>>>>

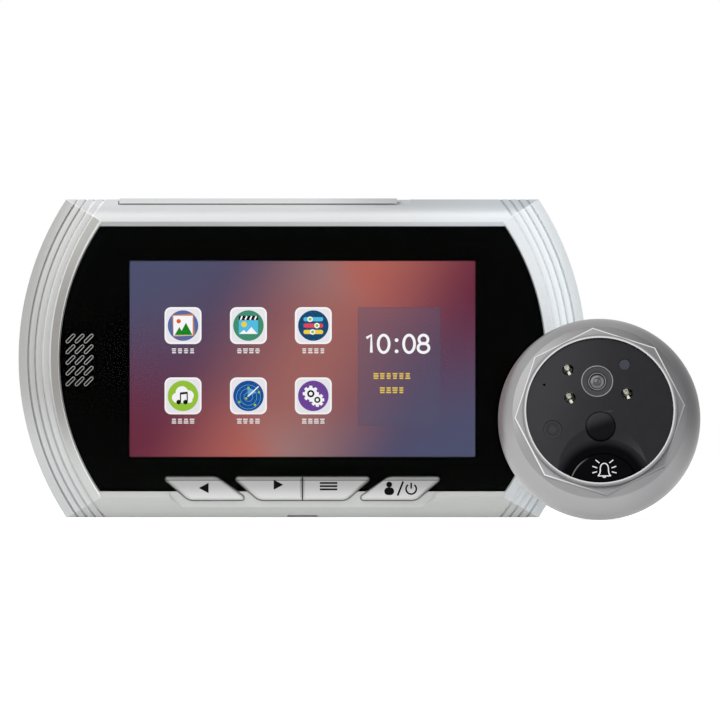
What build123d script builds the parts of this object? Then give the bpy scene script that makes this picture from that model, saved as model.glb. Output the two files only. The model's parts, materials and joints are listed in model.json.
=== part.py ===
# Peephole door camera: the indoor monitor and the round outdoor camera unit that stands in front of it.
# Millimetres. X runs to the right, Y away from the viewer, Z up from the foot of the monitor.
import os
from math import atan2, cos, radians, sin, sqrt

from build123d import *

os.makedirs("parts", exist_ok=True)

# Clearances and the overrun of the cuts
overrun = 1.0
snug_gap = 0.1
panel_gap = 0.25
moving_gap = 0.3
running_gap = 0.06

# Display, and the black frame that the window shows round it
display_width = 95.04
display_height = 53.86
display_margin = 0.4
window_side_frame = 19.33
window_end_frame = 9.595

# Monitor casing: outline and bezel, seen from the front
side_arc_rise = 13.1
side_bezel = 11.3
top_bezel = 7.35
low_bezel = 7.1
corner_bezel = 9.25
side_lip = 0.45
top_lip = 1.35
low_lip = 1.5
corner_draw = 0.4
lip_land = 0.2
casing_wall = 2.4

# Monitor casing: depths, counted from the foot line that carries the origin
front_depth = 12.5
slope_depth = 4.5
seam_depth = 2.0
back_depth = 3.5
window_sink = 1.0
ledge_thickness = 1.2
slope_shares = (0, 0.5, 1)

# Ribs along the curved sides
rib_count = 4
rib_start = 2.45
rib_pitch = 1.95
rib_groove = 0.6
rib_depth = 0.4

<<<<

◆ TASK DESCRIPTION: Would you copy out each line exactly as written?

◆ RESULT OF THIS EXERCISE:
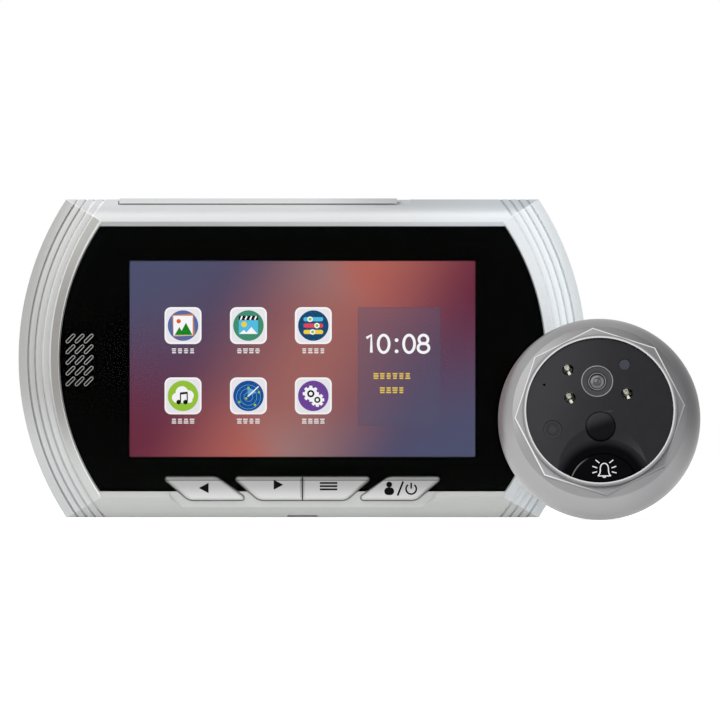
What build123d script builds the parts of this object? Then give the bpy scene script that makes this picture from that model, saved as model.glb. Output the two files only. The model's parts, materials and joints are listed in model.json.
=== part.py ===
# Peephole door camera: the indoor monitor and the round outdoor camera unit that stands in front of it.
# Millimetres. X runs to the right, Y away from the viewer, Z up from the foot of the monitor.
import os
from math import atan2, cos, radians, sin, sqrt

from build123d import *

os.makedirs("parts", exist_ok=True)

# Clearances and the overrun of the cuts
overrun = 1.0
snug_gap = 0.1
panel_gap = 0.25
moving_gap = 0.3
running_gap = 0.06

# Display, and the black frame that the window shows round it
display_width = 95.04
display_height = 53.86
display_margin = 0.4
window_side_frame = 19.33
window_end_frame = 9.595

# Monitor casing: outline and bezel, seen from the front
side_arc_rise = 13.1
side_bezel = 11.3
top_bezel = 7.35
low_bezel = 7.1
corner_bezel = 9.25
side_lip = 0.45
top_lip = 1.35
low_lip = 1.5
corner_draw = 0.4
lip_land = 0.2
casing_wall = 2.4

# Monitor casing: depths, counted from the foot line that carries the origin
front_depth = 12.5
slope_depth = 4.5
seam_depth = 2.0
back_depth = 3.5
window_sink = 1.0
ledge_thickness = 1.2
slope_shares = (0, 0.5, 1)

# Ribs along the curved sides
rib_count = 4
rib_start = 2.45
rib_pitch = 1.95
rib_groove = 0.6
rib_depth = 0.4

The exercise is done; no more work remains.